By: Amanda Szylin
Nine of the 18 Major League Baseball players that won the Gold Glove Award this year played AAU Baseball at some point in their careers. Two players from the National League and seven from the American League took the skills they developed in AAU Baseball to the Major League spotlight when they were chosen for the coveted award. The SABR Defensive Index, a statistical component, counted for 25 percent of the vote, with the remaining votes coming from major league managers and coaches. See the list below for highlights on the AAU members who won!
Pitcher Zack Greinke grabbed his first Golden Glove of his career. In October, he pitched seven innings, allowing only two hits and two walks. He had seven strikeouts and didn’t allow any runs.
The 6’5 right fielder led the league in Defensive Runs Saved with 32 and earned his second Gold Glove of his career. At the plate in the 2014 regular season, he came to the plate 573 times, averaging .271. He added 11 home runs and 58 RBIs to his stat line, along with 20 stolen bases. According to ESPN, Heyward has a good shot at being named the Platinum Glove winner, with his biggest competition being Adrelton Simmons, who grabbed his second Golden Glove this year after being named last year’s NL winner.
The 6’3 left hander earned his first Gold Glove of his career after having an impressive year with Houston. The 26 year old from Tulsa, Oklahoma was one of the leaders in Defensive Runs Saved. He had a total of 29 starts and five complete games. Keuchel pitched 200 innings, allowing 71 runs, 65 of them earned. He racked up 12 wins and 146 strikeouts and maintained a 2.93 ERA throughout the 2014 season.
One of three Royal to take home the award, Hosmer earned his second Gold Glove, becoming the only Royals first baseman to win one. In the 2014 postseason, the 6’4 first baseman played in 15 games and stepped up the plate 57 times. Out of those at bats, he had 20 hits and 12 RBIs with another eight runs scored. Hosmer averaged .351 in the postseason, with two home runs, a triple and three doubles, along with 16 stolen bases.
Despite a struggling Red Sox team, Pedroia managed to snag his fourth Gold Glove, winning in back to back years for the first time. The only other two Red Sox players to win more times than him is Dwight Evans (8) and Carl Yastrzemski (7). In the 2014 season, the 5’8 second baseman had 551 at bats, with 153 hits, 33 doubles, and seven home runs. He knocked in 53 RBIs and scored another 72 runs. He drew 51 walks and racked up six stolen bases.
Hardy claimed his third Gold Glove of his career, passing Cal Ripken Jr. and becoming the Orioles’ shortstop with the second-most Gold Gloves won. At the plate, Hardy had 25 at bats in the postseason, with three RBIs, a home run, a double and six hits. He drew 3 walks and scored three runs, but his team ultimately fell to the Kansas City Royals in the American League Championship Series.

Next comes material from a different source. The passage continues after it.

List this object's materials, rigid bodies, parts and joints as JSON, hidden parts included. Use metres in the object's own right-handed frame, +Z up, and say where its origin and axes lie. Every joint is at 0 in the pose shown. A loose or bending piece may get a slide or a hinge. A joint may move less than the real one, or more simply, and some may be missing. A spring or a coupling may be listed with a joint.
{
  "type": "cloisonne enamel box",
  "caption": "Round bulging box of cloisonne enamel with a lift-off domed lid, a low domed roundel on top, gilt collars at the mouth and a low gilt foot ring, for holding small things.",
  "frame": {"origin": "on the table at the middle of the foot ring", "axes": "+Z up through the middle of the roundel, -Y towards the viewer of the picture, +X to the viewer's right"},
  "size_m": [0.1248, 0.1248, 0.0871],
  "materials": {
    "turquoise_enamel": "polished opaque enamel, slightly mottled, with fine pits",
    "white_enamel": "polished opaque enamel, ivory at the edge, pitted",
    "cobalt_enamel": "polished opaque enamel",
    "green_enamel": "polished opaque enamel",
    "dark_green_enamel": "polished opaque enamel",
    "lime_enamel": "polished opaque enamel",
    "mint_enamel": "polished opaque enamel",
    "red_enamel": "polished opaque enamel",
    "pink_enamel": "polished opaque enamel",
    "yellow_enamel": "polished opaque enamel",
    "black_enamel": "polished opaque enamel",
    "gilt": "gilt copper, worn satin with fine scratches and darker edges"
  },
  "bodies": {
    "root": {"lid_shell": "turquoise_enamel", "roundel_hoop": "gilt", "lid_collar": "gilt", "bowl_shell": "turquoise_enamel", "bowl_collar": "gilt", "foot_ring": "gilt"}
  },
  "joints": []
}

According the ESPN, the biggest surprise of the night was Mariners’ third baseman Kyle Seager, who beat out division rivals Josh Donaldson (Athletics) and Adrian Beltre (Rangers) to win his first Gold Glove. Donaldson had 20 Defensive Runs Saved, twice as many as Seager, but Seager was most likely awarded for his overall improvement defensively. He went from a minus-7 and minus-8 Defensive Runs Saved in his two previous seasons to 10 Defensive Runs Saved in 2014. Seager is the first Mariners third baseman to win since Beltre in 2008.

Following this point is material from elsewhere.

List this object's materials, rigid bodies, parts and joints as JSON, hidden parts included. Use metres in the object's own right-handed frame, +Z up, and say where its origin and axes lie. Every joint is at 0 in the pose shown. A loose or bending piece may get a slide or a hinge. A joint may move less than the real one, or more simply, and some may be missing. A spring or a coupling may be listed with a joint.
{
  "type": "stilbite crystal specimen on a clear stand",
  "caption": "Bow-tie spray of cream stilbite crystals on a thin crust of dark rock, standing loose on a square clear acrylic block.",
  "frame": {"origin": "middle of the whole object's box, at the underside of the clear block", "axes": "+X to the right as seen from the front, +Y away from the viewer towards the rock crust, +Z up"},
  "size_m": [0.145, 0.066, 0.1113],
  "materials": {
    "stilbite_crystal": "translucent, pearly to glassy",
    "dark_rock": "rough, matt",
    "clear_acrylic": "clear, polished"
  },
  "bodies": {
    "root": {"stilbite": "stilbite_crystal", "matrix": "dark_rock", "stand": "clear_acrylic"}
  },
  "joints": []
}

Gordon was another Royals’ player who grabbed Gold Glove honors, making it his fourth consecutive win in a row. His four wins are the most by a Royals outfield, edging out Amos Otis’ three. The left fielder was the AL leader in Defensive Runs Saved for an outfielder.

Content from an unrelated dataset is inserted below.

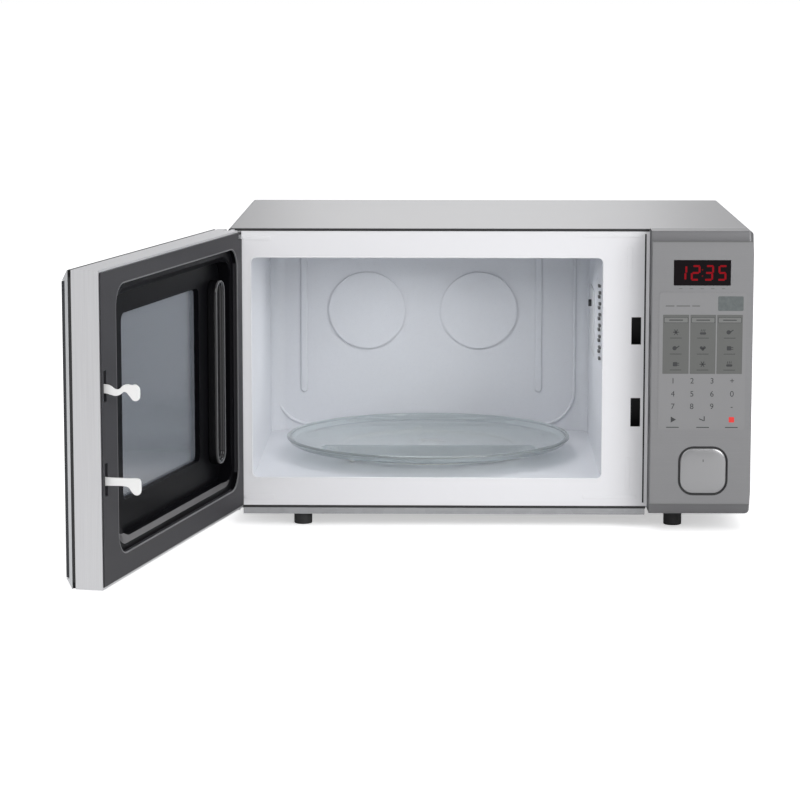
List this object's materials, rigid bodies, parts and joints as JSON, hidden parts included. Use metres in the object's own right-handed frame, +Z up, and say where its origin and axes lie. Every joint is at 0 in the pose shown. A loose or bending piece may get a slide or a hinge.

Jones won for a fourth time, becoming the seventh Orioles player and second Orioles outfielder to win at least four Gold Gloves. Although the Orioles fell to the Royals in the ALCS, Jones knocked in three runs and scored another six for the Orioles in the postseason. He totaled six hits with one home run and a stolen base, and maintained a batting average of .222.
Congratulations to all of the AAU members who received a Gold Glove and good luck next season!